O historiador Serhii Plokhy, em livro que me acompanha ("The Nuclear Age", Penguin), argumenta que o barril de pólvora (ou a "casa de dinamite", para citar a metáfora do filme) nunca esteve tão cheio —nem tão espalhado. Nosso descaso com o assunto mostra bem a regressão cognitiva dos contemporâneos.

Escrevo "contemporâneos" porque, no começo, Franklin Roosevelt buscou a bomba por um motivo legítimo: impedir que fascistas e comunistas chegassem primeiro. Funcionou pela metade: o fascismo alemão e japonês foi derrotado, mas os russos não ficaram atrás por muito tempo.

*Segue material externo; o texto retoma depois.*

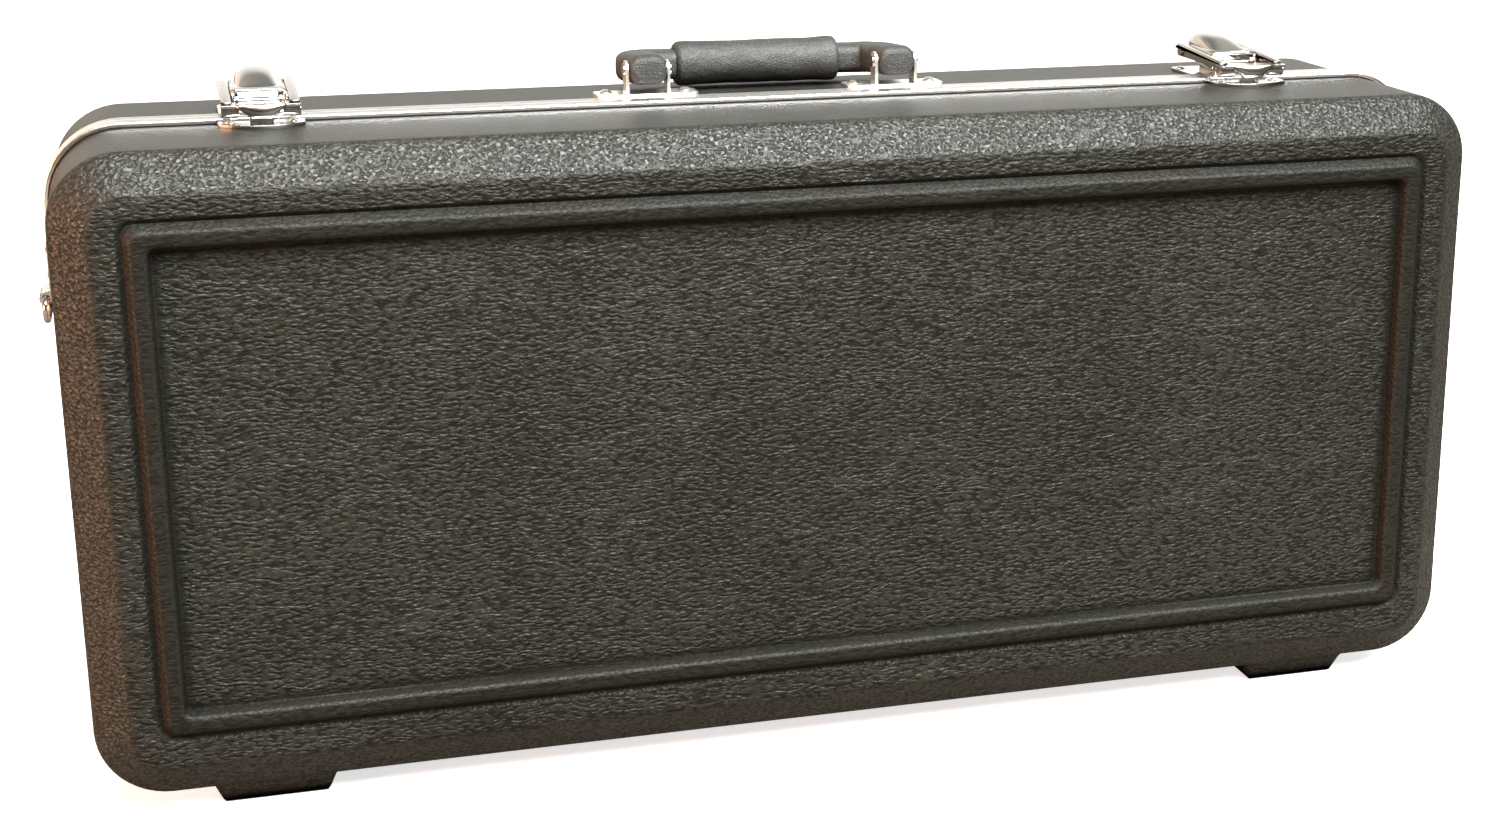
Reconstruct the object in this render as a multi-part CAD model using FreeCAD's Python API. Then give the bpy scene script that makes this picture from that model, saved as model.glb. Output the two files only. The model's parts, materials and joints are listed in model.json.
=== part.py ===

De todo modo, o mundo era "legível" durante a Guerra Fria: americanos de um lado, russos do outro —e uma certa previsibilidade "soberana", digamos assim.

Hoje é faroeste —e sem grandes mecanismos de contenção. China, Índia, Paquistão, Rússia, Coreia do Norte —para citar só os Estados problemáticos. Depois, é preciso incluir grupos não estatais com acesso nuclear, seja direto, seja via ciberataques.

Atenção ao spoiler: no filme de Bigelow, não há heróis de última hora nem soluções mágicas nem final de recomeço, ao gosto de Hollywood.

Mas existe uma cena aparentemente menor que aplaudi em silêncio: a recriação da Guerra Civil dos EUA, uma atração turística nos arredores de Gettysburg. O que fazem confederados e unionistas atirando uns nos outros de brincadeira enquanto um míssil nuclear está chegando?

Mostram o quão patéticas são as "guerras civis" que consomem as democracias diante de uma ameaça maior.

Ao ver a cena, lembrei-me do historiador português Rui Ramos, que recomenda a leitura de Maurice Barrès (1862 – 1923) e do seu livro "As Diversas Famílias Espirituais da França" (1917) como exercício de humildade.

Barrès, nacionalista, antissemita, ícone da direita radical europeia, concluía em plena Primeira Guerra Mundial que todos —judeus, socialistas, protestantes que ele tanto atacara— eram parte da nação francesa contra o inimigo comum: a Alemanha do Kaiser.

Pensando bem, talvez essa seja a cura para as divisões fratricidas que insistem em separar a "nossa gente" e "essa gente": uma bela e gloriosa catástrofe.